I did not remain long in town, but soon made my way to Italy, remaining the best part of a year at Florence, visiting Paris, Geneva, Milan, and other cities on my way there and back. I shall not give an account of my journey, but only my experiences of it, such as having learned what coffee was for the first time in my life, and what _fricandeau de veau lardé_ meant, at Calais. As to the latter, I have not tasted the equal of it since. In those days there was not a railroad on the Continent, and one travelled by diligence, vetturino, or post.
My sensations were new as I trod on the pavement of Paris for the first time. I felt myself somewhat great, and I entered a glover’s shop and bought an elegant pair of gloves to add to my delusion.

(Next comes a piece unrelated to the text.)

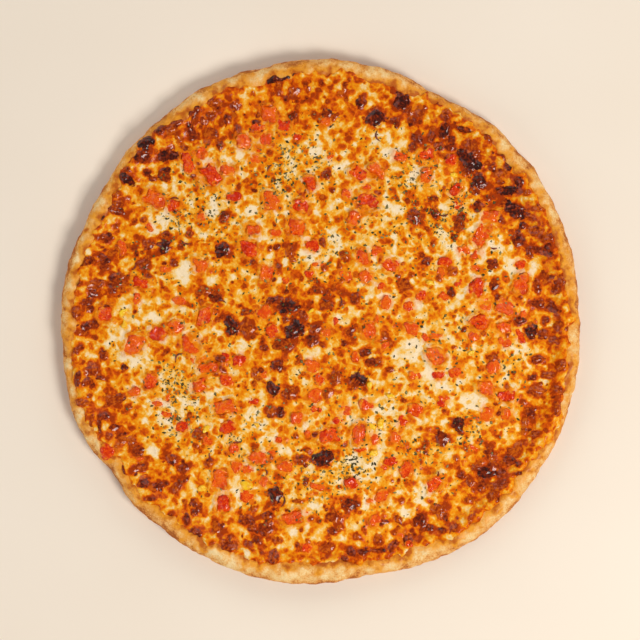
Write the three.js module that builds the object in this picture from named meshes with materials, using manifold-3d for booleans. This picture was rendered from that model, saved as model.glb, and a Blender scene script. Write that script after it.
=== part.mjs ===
// A whole margherita pizza, uncut, in millimetres with Z up.
// The origin is the middle of the dough's flat underside. The pieces are the crust, the sheet of
// melted cheese that fills it, with its brown blisters, small tomato bits and largest herb flakes,
// and the larger diced tomatoes.

import * as THREE from "three";
import { mergeVertices } from "three/addons/utils/BufferGeometryUtils.js";
import Module from "manifold-3d";

const wasm = await Module();
wasm.setup();

// The crust: a flat base with a round rim. An inset is a distance inwards from the outer edge.
const CRUST_RADIUS = 166;
const CREST_Z = 17;
const CREST_INSET = 8;
const BELLY_Z = 8;
const FOOT_INSET = 5;
const FLOOR_Z = 7;
const FLOOR_INSET = 27;
const ARC_STEPS = 4;
const SLOPE_STEPS = 4;

// The cheese: its level in the middle, the bare crust around it and how thick it lies up the rim.
const CHEESE_Z = 12.3;
const BARE_CRUST = 9;
const CHEESE_ON_RIM = 1.7;
const CHEESE_MELT = 1.6;
const EDGE_DROP = 0.8;
const EDGE_DROP_FROM = 0.97;

// Waves in the cheese: how high, and their lengths (over a full turn) along X, Y and the diagonal.
const CHEESE_WAVE = 0.55;
const SLANT_WAVE = 0.33;
const WAVE_X = { length: 107, start: 1.3 };
const WAVE_Y = { length: 132, start: -0.7 };
const WAVE_SLANT = { length: 69, start: 0 };

// Ripples of the cheese's ragged edge: how far, how many around and where the first one starts.
const EDGE_RIPPLES = [
  [0.8, 13, 1],
  [0.6, 23, 0],
];

// The clearance between pieces that touch.
const GAP = 0.3;

// Spans around the crust, and cells across the sheet of cheese.
const CRUST_SPANS = 96;
const CHEESE_CELLS = 16;

// Swells around the rim: where (degrees from +X), how wide (degrees) and how far (millimetres).
const OUTLINE_SWELLS = [
  [8, 14, -2.2],
  [62, 8, -3.8],
  [90, 16, 2.4],
  [117, 7, 1.3],
  [152, 10, -2.6],
  [202, 9, 2.8],
  [216, 5, -1.8],
  [258, 11, 1.4],
  [280, 9, -2.4],
  [311, 13, 2.5],
  [335, 7, 1.2],
];
const BARE_SWELLS = [
  [10, 16, -2],
  [61, 8, -4.5],
  [86, 13, 1.5],
  [136, 8, -4.5],
  [192, 15, -1.5],
  [266, 20, 3.5],
  [338, 13, -3],
];
const CREST_SWELLS = [
  [22, 12, 0.1],
  [63, 9, -0.16],
  [98, 11, 0.12],
  [141, 10, -0.12],
  [188, 16, 0.08],
  [247, 12, 0.12],
  [292, 9, -0.1],
  [338, 14, -0.08],
];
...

I stayed at Meurice’s hotel in the Rue Rivoli. There I got acquainted with Colonel de Courcy, to whom I had a letter of introduction in my portmanteau for Florence, not knowing it then, but there are persons who can make friends with each other without the assistance of a third party. Colonel de Courcy was one of the few extremely charming men that one meets with in the course of a long life, by which I mean gay, amusing, good-natured, gentlemanlike, free from reserve; men who after a few minutes you seem to have known always and would wish to go on knowing to the end.
The late Earl of Albemarle was such a man; I refer to him later in these pages.
Colonel de Courcy was the brother of Lord Kinsale, whose patent of nobility was over seven hundred years old, the most ancient in the Dublin College of Arms. George IV., on hearing about it, greatly desired to see the treasured document, but so precious was it that the heralds would only entrust it to certain commissioners, who were not allowed to part with it for an hour.
The colonel was on his way to England, but lingered at Paris for his pleasure, the invitation to which also detained me, in the company of my new acquaintance.